3D code data:
********

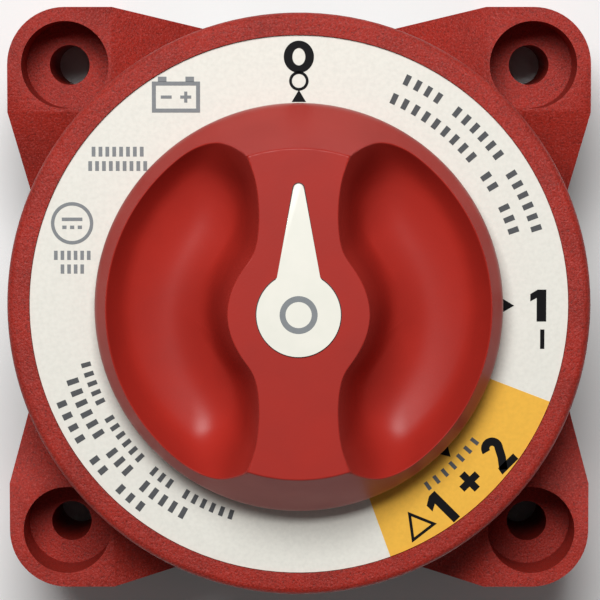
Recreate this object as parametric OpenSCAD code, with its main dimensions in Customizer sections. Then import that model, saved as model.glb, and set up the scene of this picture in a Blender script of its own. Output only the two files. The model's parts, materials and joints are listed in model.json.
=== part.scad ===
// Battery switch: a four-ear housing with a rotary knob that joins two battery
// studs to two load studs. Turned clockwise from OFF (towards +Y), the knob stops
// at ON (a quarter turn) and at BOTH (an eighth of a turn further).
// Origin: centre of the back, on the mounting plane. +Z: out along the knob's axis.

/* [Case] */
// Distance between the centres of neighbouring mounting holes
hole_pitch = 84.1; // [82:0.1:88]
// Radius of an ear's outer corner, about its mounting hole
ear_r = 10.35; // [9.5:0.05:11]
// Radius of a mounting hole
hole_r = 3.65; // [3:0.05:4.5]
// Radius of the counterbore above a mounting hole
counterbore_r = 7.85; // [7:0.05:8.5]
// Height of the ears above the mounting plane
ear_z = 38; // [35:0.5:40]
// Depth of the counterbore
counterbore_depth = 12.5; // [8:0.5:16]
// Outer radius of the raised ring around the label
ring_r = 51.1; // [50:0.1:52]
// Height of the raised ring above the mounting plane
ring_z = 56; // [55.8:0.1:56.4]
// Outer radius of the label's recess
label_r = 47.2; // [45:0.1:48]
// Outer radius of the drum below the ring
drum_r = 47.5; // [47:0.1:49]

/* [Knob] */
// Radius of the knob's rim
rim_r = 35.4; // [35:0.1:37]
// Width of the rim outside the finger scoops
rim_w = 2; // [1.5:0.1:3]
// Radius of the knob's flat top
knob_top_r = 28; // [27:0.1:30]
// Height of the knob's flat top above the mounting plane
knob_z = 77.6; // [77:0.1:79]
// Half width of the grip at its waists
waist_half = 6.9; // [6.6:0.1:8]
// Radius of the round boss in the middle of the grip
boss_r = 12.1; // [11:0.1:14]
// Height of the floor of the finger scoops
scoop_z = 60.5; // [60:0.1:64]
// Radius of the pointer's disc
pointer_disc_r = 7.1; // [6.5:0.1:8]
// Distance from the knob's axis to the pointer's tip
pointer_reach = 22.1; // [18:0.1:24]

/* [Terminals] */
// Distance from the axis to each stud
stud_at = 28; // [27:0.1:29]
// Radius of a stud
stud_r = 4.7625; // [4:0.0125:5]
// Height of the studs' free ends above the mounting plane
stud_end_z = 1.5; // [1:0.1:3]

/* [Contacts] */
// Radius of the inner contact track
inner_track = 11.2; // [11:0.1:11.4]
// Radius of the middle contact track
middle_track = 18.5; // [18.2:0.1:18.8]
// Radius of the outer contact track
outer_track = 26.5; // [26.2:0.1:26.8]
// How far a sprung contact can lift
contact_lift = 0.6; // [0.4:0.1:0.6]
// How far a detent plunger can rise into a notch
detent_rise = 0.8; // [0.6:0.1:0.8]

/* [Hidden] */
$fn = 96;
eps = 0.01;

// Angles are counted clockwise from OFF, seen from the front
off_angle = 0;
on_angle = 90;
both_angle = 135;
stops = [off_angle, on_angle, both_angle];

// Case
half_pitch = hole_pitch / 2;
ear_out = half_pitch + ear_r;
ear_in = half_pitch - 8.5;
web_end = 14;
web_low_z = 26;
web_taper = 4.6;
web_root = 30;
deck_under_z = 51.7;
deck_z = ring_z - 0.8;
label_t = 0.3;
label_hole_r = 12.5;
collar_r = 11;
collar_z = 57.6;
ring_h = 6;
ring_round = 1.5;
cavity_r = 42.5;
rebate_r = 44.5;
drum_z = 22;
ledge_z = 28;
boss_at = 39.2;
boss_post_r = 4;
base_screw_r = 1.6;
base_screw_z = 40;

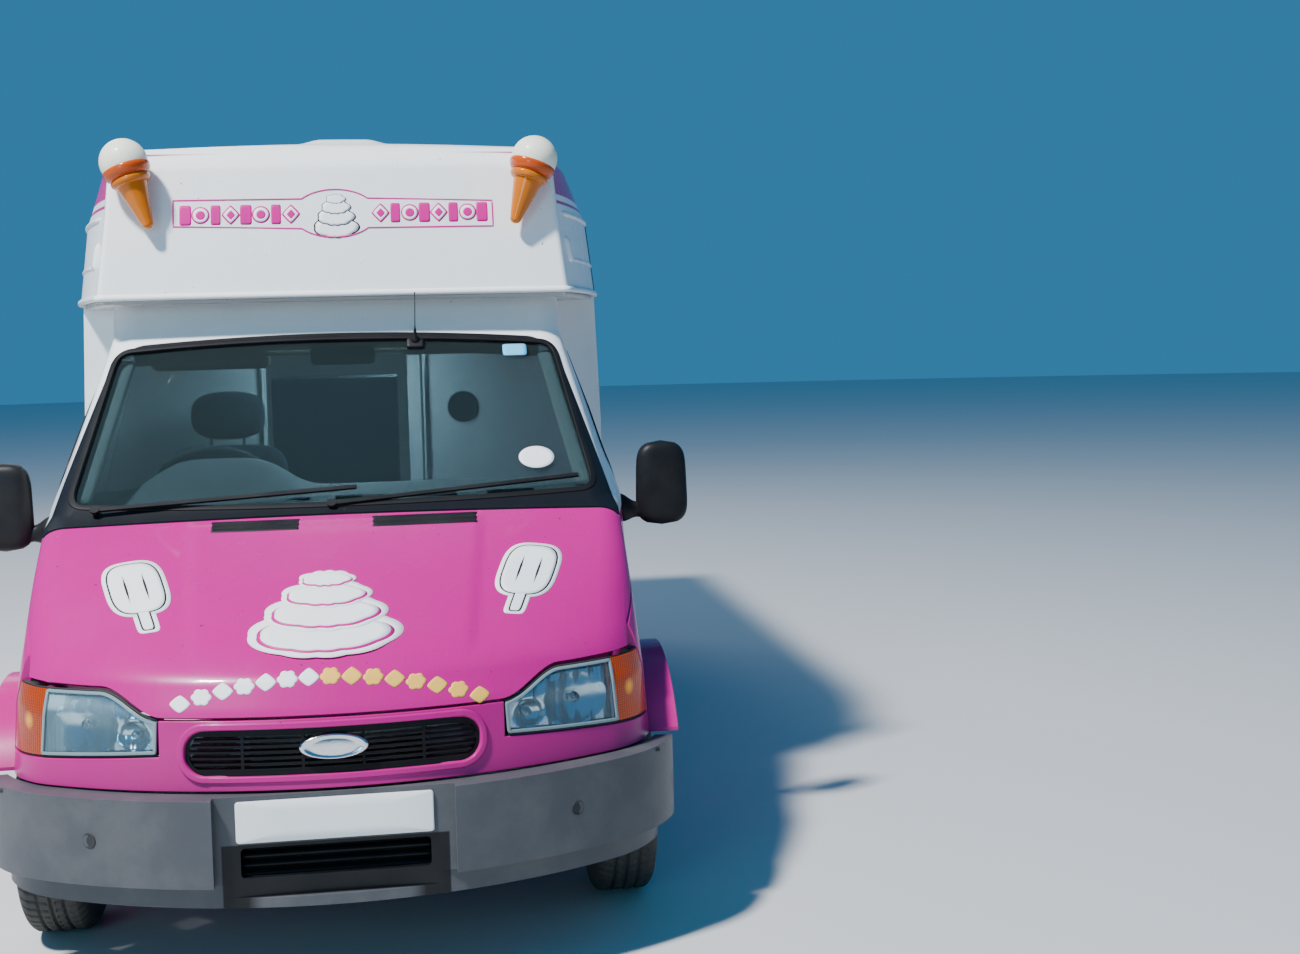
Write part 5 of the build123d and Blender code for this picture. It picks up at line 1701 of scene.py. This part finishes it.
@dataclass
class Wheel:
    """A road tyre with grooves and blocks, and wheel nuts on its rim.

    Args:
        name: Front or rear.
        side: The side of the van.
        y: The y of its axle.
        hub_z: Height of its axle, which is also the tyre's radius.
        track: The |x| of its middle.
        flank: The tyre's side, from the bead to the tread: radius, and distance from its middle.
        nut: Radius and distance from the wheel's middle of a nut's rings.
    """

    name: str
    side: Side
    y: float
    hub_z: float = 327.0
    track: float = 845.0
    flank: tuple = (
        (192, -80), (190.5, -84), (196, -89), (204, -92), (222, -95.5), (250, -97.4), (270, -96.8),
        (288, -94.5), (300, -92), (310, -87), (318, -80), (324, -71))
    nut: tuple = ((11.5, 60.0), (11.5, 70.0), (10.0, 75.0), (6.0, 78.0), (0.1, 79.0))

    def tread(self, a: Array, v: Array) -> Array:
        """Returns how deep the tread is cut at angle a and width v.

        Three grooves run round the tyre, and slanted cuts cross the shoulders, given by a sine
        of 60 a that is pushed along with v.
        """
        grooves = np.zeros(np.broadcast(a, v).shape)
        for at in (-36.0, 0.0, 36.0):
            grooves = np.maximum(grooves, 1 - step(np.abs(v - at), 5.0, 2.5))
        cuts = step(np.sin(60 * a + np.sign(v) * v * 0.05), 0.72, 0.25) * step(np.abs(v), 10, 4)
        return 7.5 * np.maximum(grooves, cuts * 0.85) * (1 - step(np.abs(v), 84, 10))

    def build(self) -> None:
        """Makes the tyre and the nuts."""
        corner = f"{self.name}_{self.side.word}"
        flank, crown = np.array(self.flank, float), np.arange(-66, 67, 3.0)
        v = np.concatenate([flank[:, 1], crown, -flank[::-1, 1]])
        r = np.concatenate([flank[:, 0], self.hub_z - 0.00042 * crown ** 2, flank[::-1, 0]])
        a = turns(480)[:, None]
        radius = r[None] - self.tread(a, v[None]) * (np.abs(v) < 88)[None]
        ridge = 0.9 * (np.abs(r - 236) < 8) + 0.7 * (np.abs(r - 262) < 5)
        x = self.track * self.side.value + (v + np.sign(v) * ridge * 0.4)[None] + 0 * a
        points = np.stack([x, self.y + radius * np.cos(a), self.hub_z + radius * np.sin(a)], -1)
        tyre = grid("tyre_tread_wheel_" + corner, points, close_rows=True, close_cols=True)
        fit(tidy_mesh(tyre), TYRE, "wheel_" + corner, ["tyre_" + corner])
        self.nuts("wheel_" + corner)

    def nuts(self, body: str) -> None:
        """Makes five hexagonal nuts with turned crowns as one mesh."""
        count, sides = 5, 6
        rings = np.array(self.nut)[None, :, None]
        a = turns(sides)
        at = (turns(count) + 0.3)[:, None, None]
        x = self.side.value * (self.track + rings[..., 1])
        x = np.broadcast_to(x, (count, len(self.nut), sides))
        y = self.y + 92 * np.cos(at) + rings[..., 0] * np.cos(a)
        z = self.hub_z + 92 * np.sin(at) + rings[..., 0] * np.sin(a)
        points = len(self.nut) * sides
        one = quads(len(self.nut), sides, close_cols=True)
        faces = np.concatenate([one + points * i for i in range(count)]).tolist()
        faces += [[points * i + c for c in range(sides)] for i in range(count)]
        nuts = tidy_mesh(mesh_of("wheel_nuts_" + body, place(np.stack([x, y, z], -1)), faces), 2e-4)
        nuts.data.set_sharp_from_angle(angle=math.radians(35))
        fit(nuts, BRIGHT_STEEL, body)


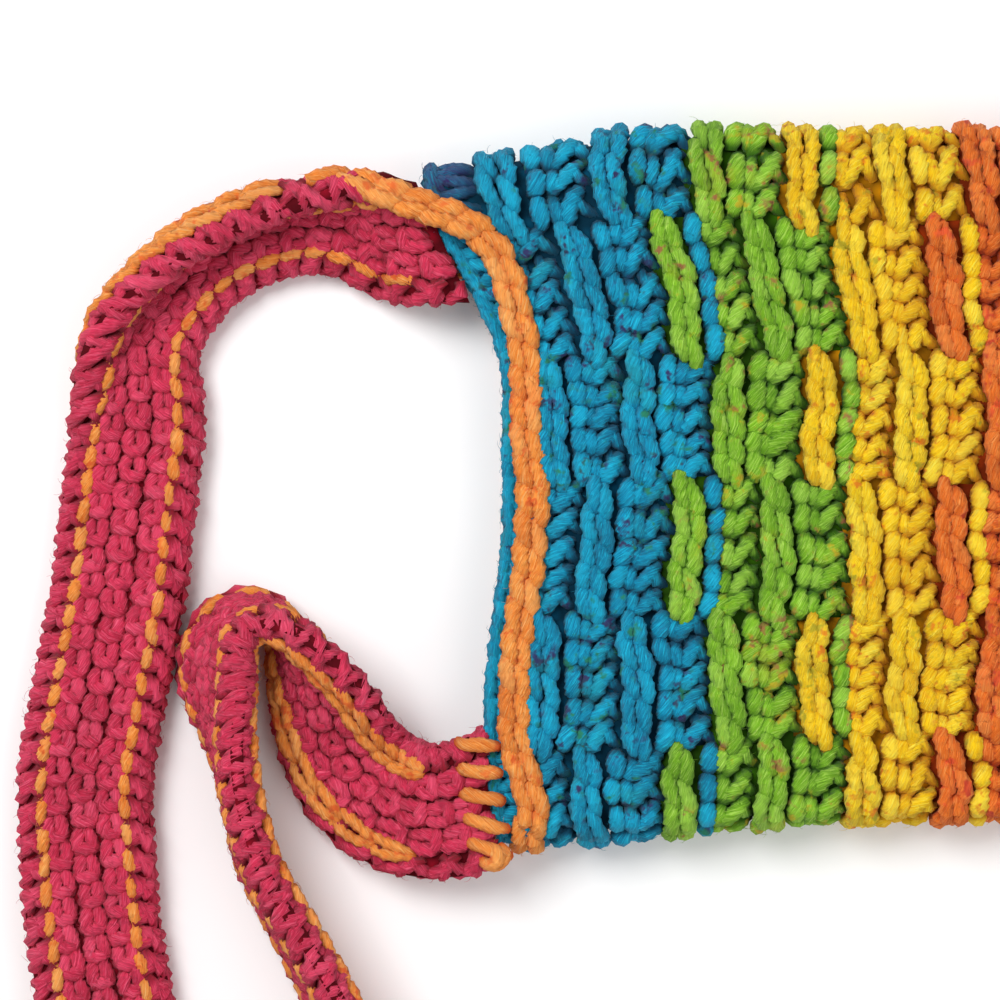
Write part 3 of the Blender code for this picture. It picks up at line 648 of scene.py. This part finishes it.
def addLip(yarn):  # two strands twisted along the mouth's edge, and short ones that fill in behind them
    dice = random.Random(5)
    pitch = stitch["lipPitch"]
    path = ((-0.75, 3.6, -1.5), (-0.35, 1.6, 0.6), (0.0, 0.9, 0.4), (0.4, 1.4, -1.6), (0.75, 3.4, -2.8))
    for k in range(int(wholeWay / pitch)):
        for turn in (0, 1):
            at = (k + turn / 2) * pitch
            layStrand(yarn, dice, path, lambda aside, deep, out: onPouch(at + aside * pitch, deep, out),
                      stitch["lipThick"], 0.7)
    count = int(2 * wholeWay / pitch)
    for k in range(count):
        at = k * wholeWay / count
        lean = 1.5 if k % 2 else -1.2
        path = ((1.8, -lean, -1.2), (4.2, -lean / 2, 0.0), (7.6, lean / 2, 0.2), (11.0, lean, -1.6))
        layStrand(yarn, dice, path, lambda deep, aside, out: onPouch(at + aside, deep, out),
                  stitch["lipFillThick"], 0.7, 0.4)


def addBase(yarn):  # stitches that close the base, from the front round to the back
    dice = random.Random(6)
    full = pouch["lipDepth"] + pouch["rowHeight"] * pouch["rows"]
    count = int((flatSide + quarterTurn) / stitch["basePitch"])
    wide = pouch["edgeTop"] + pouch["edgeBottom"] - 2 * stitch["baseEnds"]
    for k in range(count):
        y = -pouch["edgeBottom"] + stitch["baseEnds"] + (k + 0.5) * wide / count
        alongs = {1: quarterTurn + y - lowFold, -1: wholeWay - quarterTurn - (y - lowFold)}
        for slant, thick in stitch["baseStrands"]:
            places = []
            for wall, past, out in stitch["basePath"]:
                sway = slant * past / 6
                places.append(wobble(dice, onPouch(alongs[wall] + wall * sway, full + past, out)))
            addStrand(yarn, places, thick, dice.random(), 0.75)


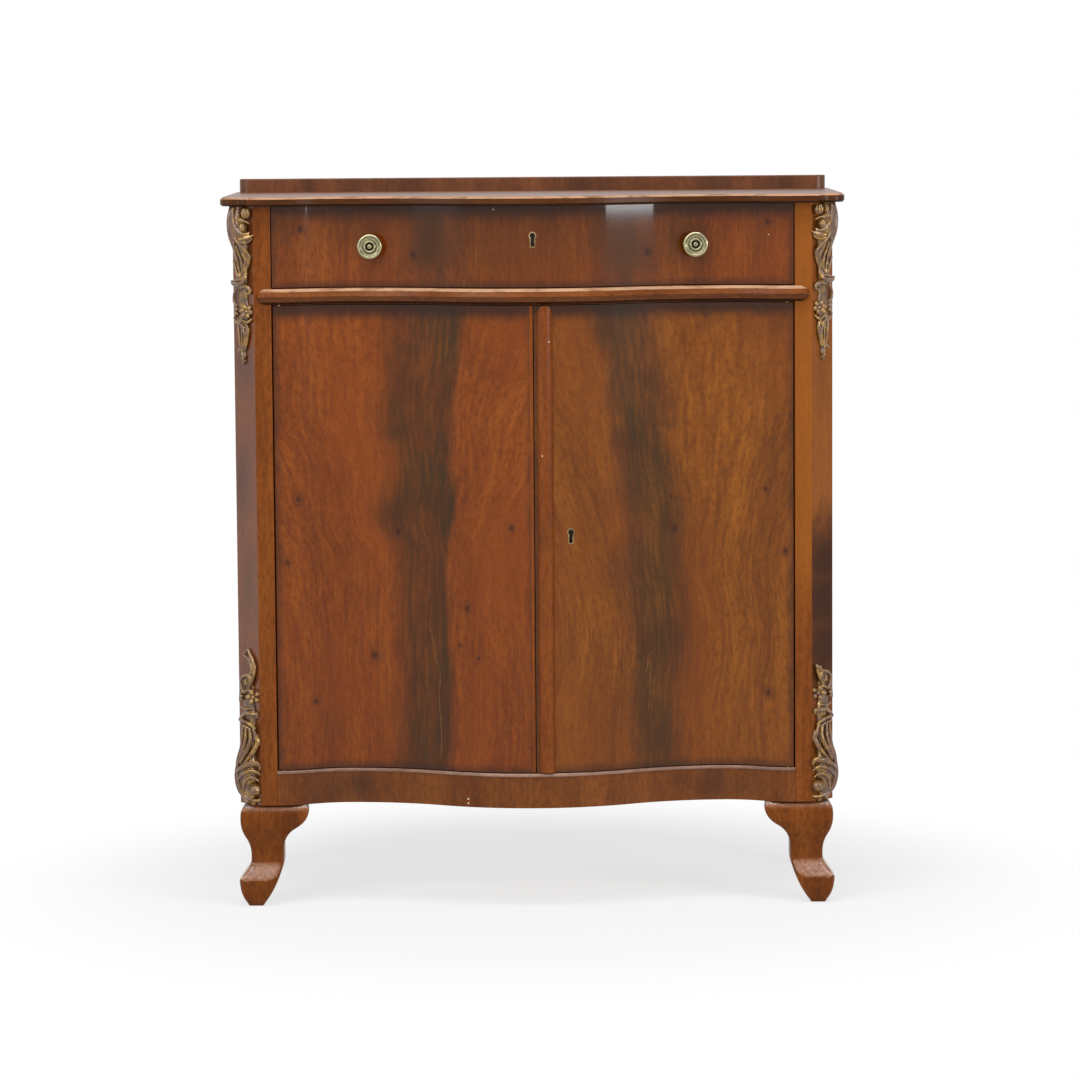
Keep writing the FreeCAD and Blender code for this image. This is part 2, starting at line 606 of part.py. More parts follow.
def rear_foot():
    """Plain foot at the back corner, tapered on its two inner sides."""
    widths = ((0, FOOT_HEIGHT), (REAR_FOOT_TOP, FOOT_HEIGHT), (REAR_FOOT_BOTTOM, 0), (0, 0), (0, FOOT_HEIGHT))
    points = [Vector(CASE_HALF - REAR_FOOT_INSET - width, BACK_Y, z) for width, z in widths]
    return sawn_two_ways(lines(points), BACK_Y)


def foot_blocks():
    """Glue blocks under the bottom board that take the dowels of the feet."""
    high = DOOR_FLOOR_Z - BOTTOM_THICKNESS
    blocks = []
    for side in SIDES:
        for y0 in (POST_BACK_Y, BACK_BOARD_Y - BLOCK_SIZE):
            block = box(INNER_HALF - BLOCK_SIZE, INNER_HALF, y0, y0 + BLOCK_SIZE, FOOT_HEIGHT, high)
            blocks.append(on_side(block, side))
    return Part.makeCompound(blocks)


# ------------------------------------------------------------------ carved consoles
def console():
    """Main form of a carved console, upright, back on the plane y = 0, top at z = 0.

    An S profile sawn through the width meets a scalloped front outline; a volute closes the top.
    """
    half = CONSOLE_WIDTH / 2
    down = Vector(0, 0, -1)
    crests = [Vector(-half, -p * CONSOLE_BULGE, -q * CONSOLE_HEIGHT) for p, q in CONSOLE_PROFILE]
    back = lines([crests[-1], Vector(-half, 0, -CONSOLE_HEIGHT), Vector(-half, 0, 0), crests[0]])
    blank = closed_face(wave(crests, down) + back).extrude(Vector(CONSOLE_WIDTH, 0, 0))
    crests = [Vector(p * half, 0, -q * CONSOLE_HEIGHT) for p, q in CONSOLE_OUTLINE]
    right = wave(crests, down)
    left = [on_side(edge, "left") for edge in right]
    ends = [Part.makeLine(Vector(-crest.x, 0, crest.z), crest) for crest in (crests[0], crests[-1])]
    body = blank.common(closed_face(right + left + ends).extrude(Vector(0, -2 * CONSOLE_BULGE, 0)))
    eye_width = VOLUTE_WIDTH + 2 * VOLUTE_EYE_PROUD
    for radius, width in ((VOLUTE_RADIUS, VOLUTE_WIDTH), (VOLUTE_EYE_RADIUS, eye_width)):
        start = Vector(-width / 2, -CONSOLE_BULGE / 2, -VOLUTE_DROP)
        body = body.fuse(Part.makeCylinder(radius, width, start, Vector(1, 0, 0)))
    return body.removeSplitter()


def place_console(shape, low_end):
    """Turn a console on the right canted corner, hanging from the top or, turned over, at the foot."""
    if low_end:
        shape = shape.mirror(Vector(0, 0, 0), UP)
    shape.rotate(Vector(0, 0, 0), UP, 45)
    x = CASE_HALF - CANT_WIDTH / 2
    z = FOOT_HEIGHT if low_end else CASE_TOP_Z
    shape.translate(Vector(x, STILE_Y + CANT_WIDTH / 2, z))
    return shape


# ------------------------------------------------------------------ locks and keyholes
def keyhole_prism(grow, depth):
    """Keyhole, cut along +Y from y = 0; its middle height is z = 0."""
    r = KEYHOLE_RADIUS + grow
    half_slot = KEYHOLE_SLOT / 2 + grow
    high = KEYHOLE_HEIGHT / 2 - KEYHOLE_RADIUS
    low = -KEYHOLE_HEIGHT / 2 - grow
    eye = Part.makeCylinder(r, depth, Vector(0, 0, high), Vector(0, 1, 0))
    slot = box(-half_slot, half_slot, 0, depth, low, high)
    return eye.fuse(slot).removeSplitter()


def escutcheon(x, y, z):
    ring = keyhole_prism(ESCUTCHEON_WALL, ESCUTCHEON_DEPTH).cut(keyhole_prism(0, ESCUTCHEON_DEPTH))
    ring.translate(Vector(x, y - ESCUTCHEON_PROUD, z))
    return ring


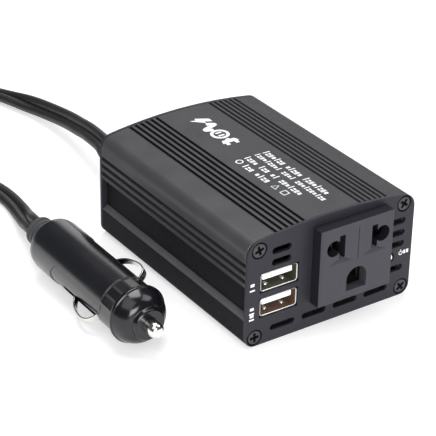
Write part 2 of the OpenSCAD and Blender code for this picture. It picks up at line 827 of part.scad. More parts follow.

********

▶ [GIVEN PROBLEM]
Transcribe the lines beginning at the one that contains "Keep writing the" and ending at the one that contains "return sawn_two_ways(lines(points), BACK_Y)", with nothing added or left out.

▶ [THE SOLUTION]
Keep writing the FreeCAD and Blender code for this image. This is part 2, starting at line 606 of part.py. More parts follow.
def rear_foot():
    """Plain foot at the back corner, tapered on its two inner sides."""
    widths = ((0, FOOT_HEIGHT), (REAR_FOOT_TOP, FOOT_HEIGHT), (REAR_FOOT_BOTTOM, 0), (0, 0), (0, FOOT_HEIGHT))
    points = [Vector(CASE_HALF - REAR_FOOT_INSET - width, BACK_Y, z) for width, z in widths]
    return sawn_two_ways(lines(points), BACK_Y)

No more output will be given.